*Data excerpt*:
╭──
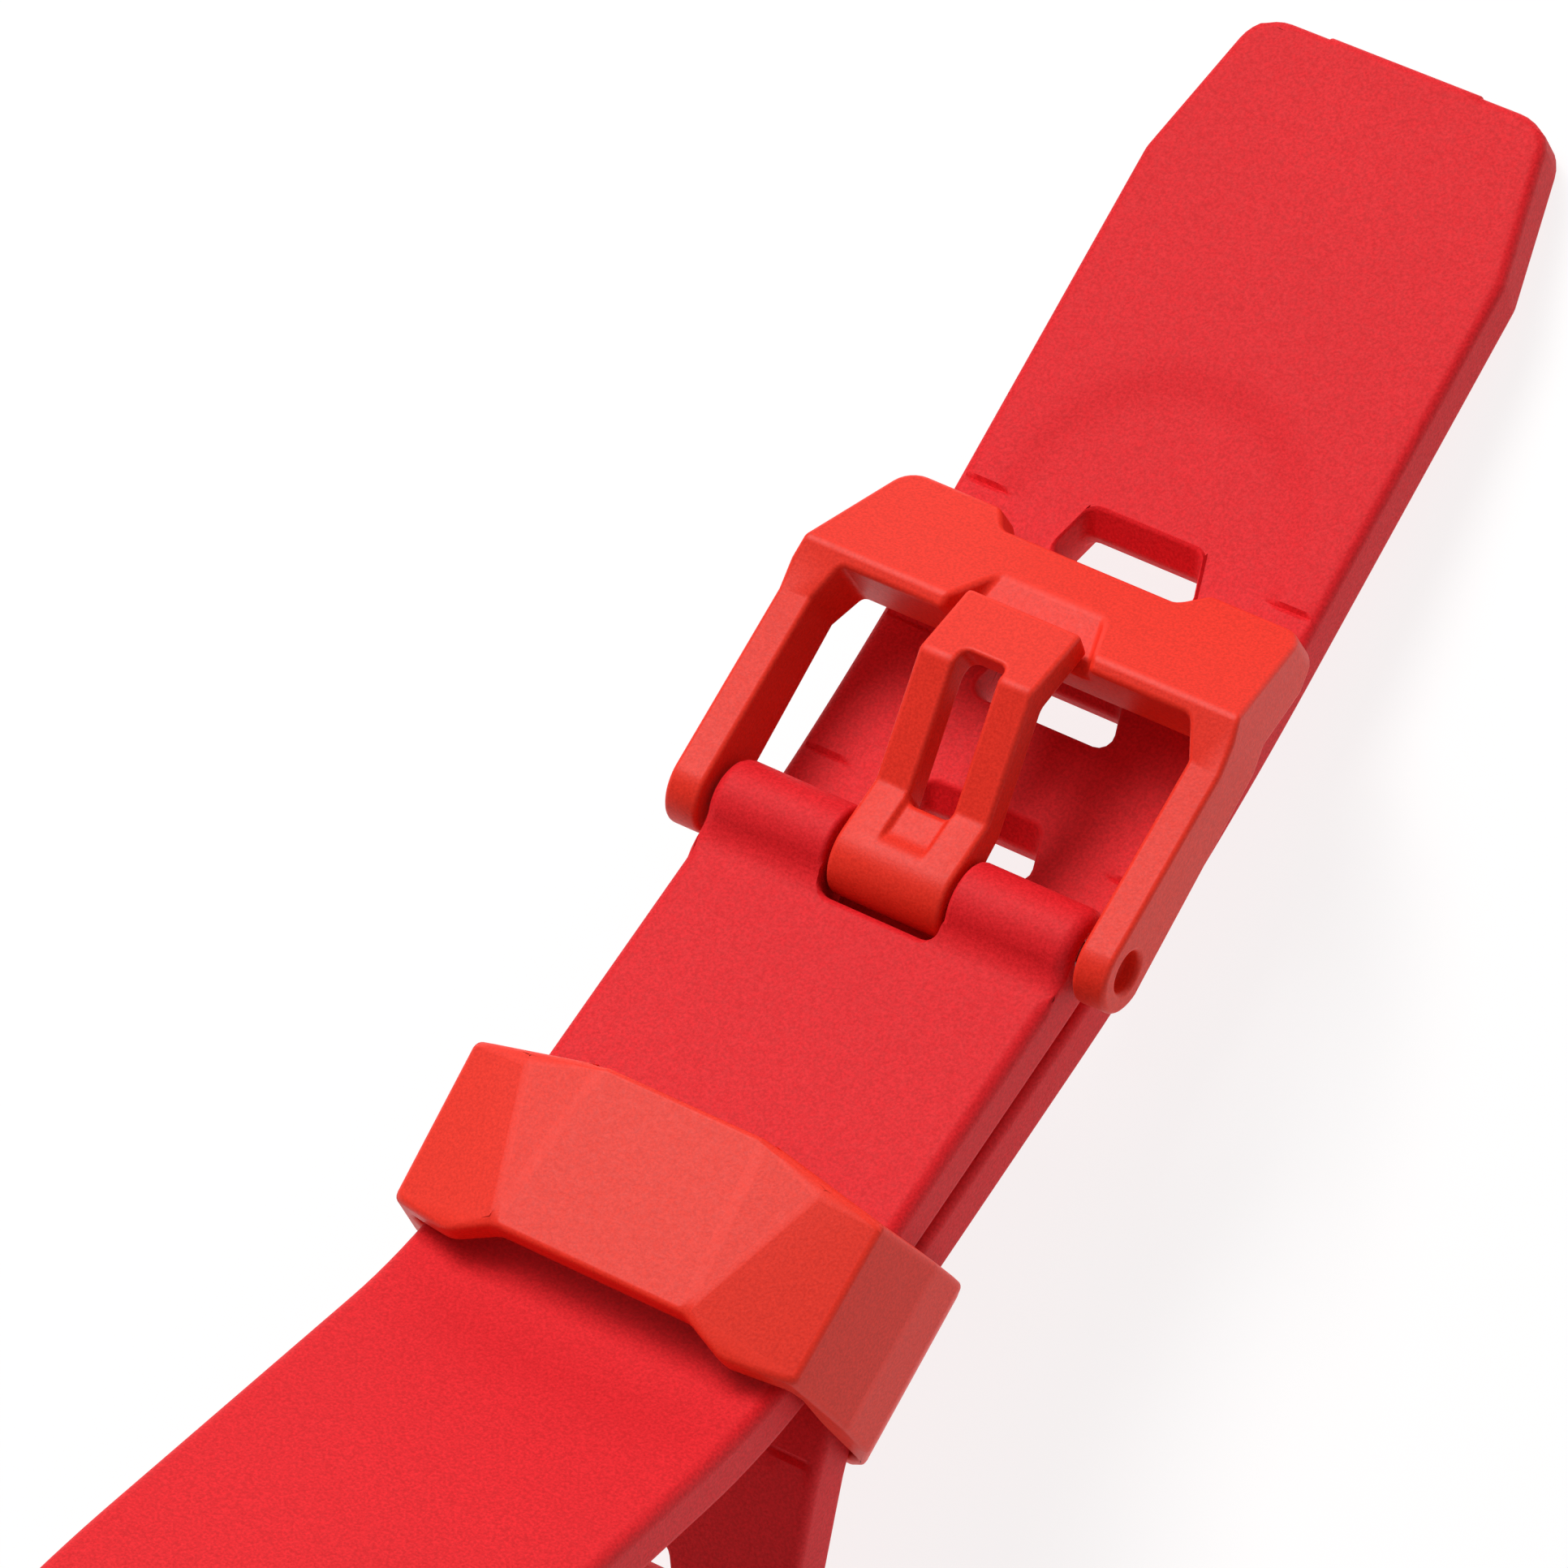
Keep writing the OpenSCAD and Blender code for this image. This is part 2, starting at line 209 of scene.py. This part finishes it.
def new_object(name, bm):
    mesh = bpy.data.meshes.new(name)
    bm.to_mesh(mesh)
    bm.free()
    obj = bpy.data.objects.new(name, mesh)
    bpy.context.scene.collection.objects.link(obj)
    return obj


def loft(name, rings):
    """A closed solid through rings of equally many points, with flat caps."""
    bm = bmesh.new()
    rows = [[bm.verts.new(p) for p in ring] for ring in rings]
    n = len(rows[0])
    for a, b in zip(rows, rows[1:]):
        for i in range(n):
            bm.faces.new((a[i], a[(i + 1) % n], b[(i + 1) % n], b[i]))
    bm.faces.new(rows[0][::-1])
    bm.faces.new(rows[-1])
    bmesh.ops.recalc_face_normals(bm, faces=bm.faces)
    return new_object(name, bm)


def across(name, outline, x0, x1):
    """A side view, given in Y and Z, made solid from x0 to x1."""
    return loft(name, [[(x, y, z) for y, z in outline] for x in (x0, x1)])


def upright(name, plan, z0, z1):
    """A plan, given in X and Y, made solid from z0 to z1."""
    return loft(name, [[(x, y, z) for x, y in plan] for z in (z0, z1)])


def rod(name, r, half_len, at=(0, 0), mid=0, round_r=0.0, sides=64):
    """A rod along X around mid, with its axis at the given Y and Z and its ends rounded."""
    backs = quarter(round_r) if round_r else [(0, 0)]
    turns = [2 * math.pi * j / sides for j in range(sides)]
    rings = []
    for side, dx, dr in [(-1, *b) for b in backs] + [(1, *b) for b in reversed(backs)]:
        x, rr = mid + side * (half_len - dx), r - dr
        rings.append([(x, at[0] + rr * math.cos(t), at[1] + rr * math.sin(t)) for t in turns])
    return loft(name, rings)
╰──
Your task is to reproduce the whole listing exactly.

*Result of this task*:
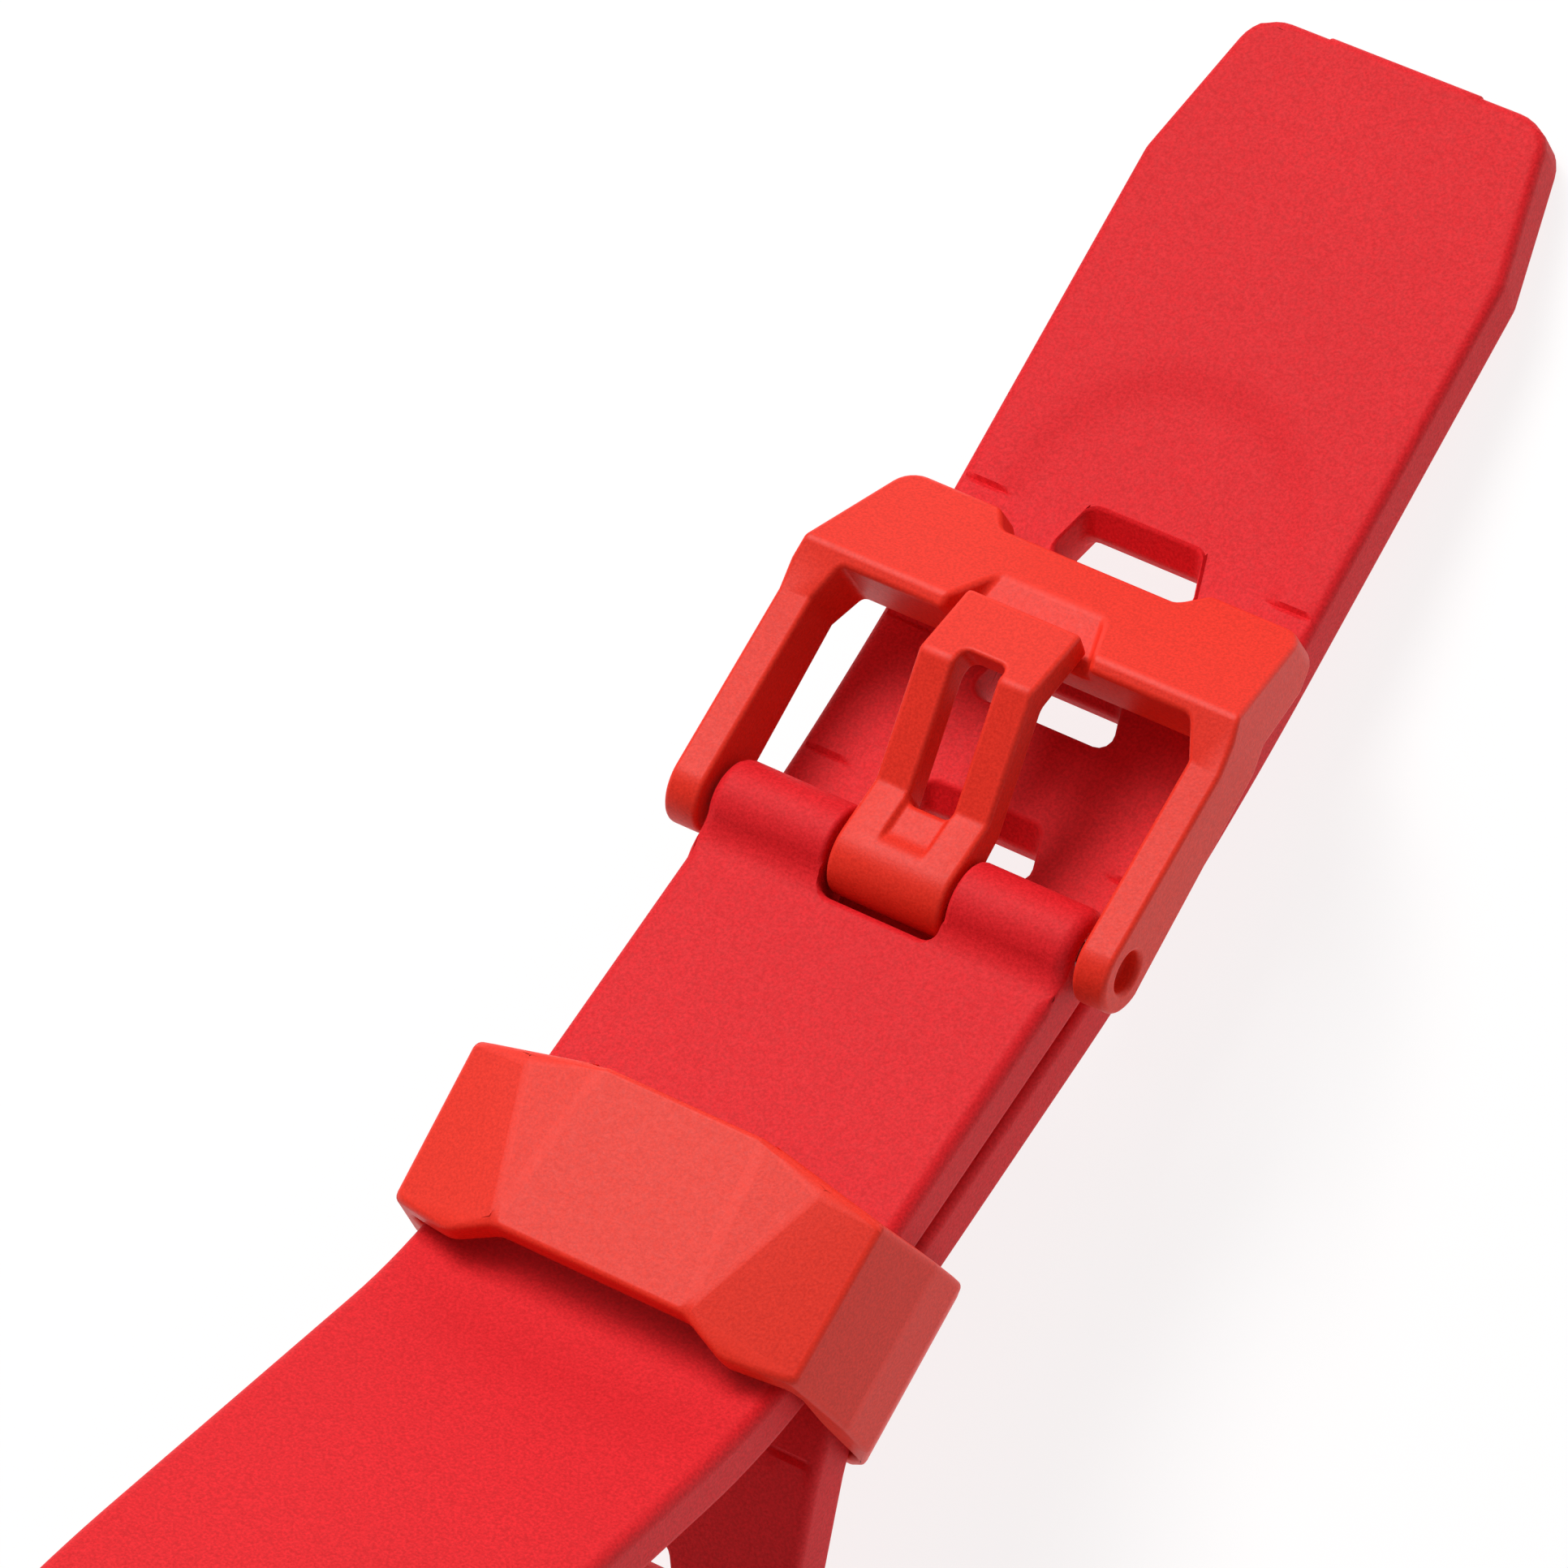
Keep writing the OpenSCAD and Blender code for this image. This is part 2, starting at line 209 of scene.py. This part finishes it.
def new_object(name, bm):
    mesh = bpy.data.meshes.new(name)
    bm.to_mesh(mesh)
    bm.free()
    obj = bpy.data.objects.new(name, mesh)
    bpy.context.scene.collection.objects.link(obj)
    return obj


def loft(name, rings):
    """A closed solid through rings of equally many points, with flat caps."""
    bm = bmesh.new()
    rows = [[bm.verts.new(p) for p in ring] for ring in rings]
    n = len(rows[0])
    for a, b in zip(rows, rows[1:]):
        for i in range(n):
            bm.faces.new((a[i], a[(i + 1) % n], b[(i + 1) % n], b[i]))
    bm.faces.new(rows[0][::-1])
    bm.faces.new(rows[-1])
    bmesh.ops.recalc_face_normals(bm, faces=bm.faces)
    return new_object(name, bm)


def across(name, outline, x0, x1):
    """A side view, given in Y and Z, made solid from x0 to x1."""
    return loft(name, [[(x, y, z) for y, z in outline] for x in (x0, x1)])


def upright(name, plan, z0, z1):
    """A plan, given in X and Y, made solid from z0 to z1."""
    return loft(name, [[(x, y, z) for x, y in plan] for z in (z0, z1)])


def rod(name, r, half_len, at=(0, 0), mid=0, round_r=0.0, sides=64):
    """A rod along X around mid, with its axis at the given Y and Z and its ends rounded."""
    backs = quarter(round_r) if round_r else [(0, 0)]
    turns = [2 * math.pi * j / sides for j in range(sides)]
    rings = []
    for side, dx, dr in [(-1, *b) for b in backs] + [(1, *b) for b in reversed(backs)]:
        x, rr = mid + side * (half_len - dx), r - dr
        rings.append([(x, at[0] + rr * math.cos(t), at[1] + rr * math.sin(t)) for t in turns])
    return loft(name, rings)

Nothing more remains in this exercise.